Local Youth Sports Movement Heals Sports Budget Cuts

Local budget cuts are reducing or eliminating physical education and sports programs in public schools and parks and recreation departments. Some school teams are only surviving on financial donations from parents, and those donations are drying up. With childhood obesity rates at all-time highs, parents have the daunting task of finding ways to keep their kids active and engaged.

To make matters worse, local parents looking for fun, organized sports alternatives for children often find local athletic leagues can lack both fun and organization. Half of all kids quit a sports team by age 12 due to cutthroat competition, pressure to excel, injury, or unsustainable demands on time and money.

i9 Sports, a new local concept in youth sports, is on a mission to buck this trend by providing families with the ideal balance of fun, safety, convenience and affordability.

“We have created an exciting new model for youth sports that resonates with families who are tired of the uncertainty of school sports and the all-or-nothing culture of competition our children are often thrown into,” says Brian Sanders, president and COO of i9 Sports, the nation’s first and fastest growing youth sports franchise with 110 franchises in 26 states and one in your area. “Kids shouldn’t have to wonder if there will even be a school team or if they’ll make that school team. We give everyone a chance to play because there is much more to gain from sports than just winning.”

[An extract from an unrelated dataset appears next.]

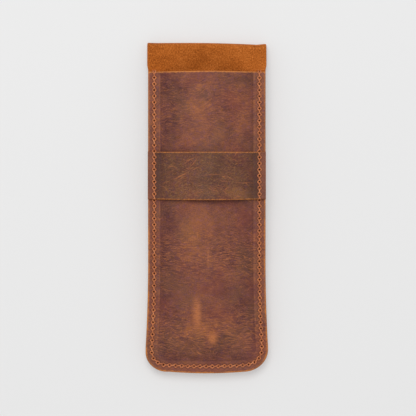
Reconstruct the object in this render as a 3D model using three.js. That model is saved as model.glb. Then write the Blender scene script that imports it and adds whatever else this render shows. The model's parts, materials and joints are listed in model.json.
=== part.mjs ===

Why i9 Sports is Different:

• Practices and games are held together, one day a week – great for working parents because it cuts down on driving, gas money, and interruptions to family life and school work.
• Enrollment is inexpensive, with a low, one-time fee. No tournament travel, coach and referee fees, trophy expenses, fundraising or parent volunteering required.
• The emphasis is on fun. Every child makes the team and plays equally.
• Parents sign a pledge to be a model of good sportsmanship. After each game, a child earns a sportsmanship award for showing great conduct with teammates and opponents.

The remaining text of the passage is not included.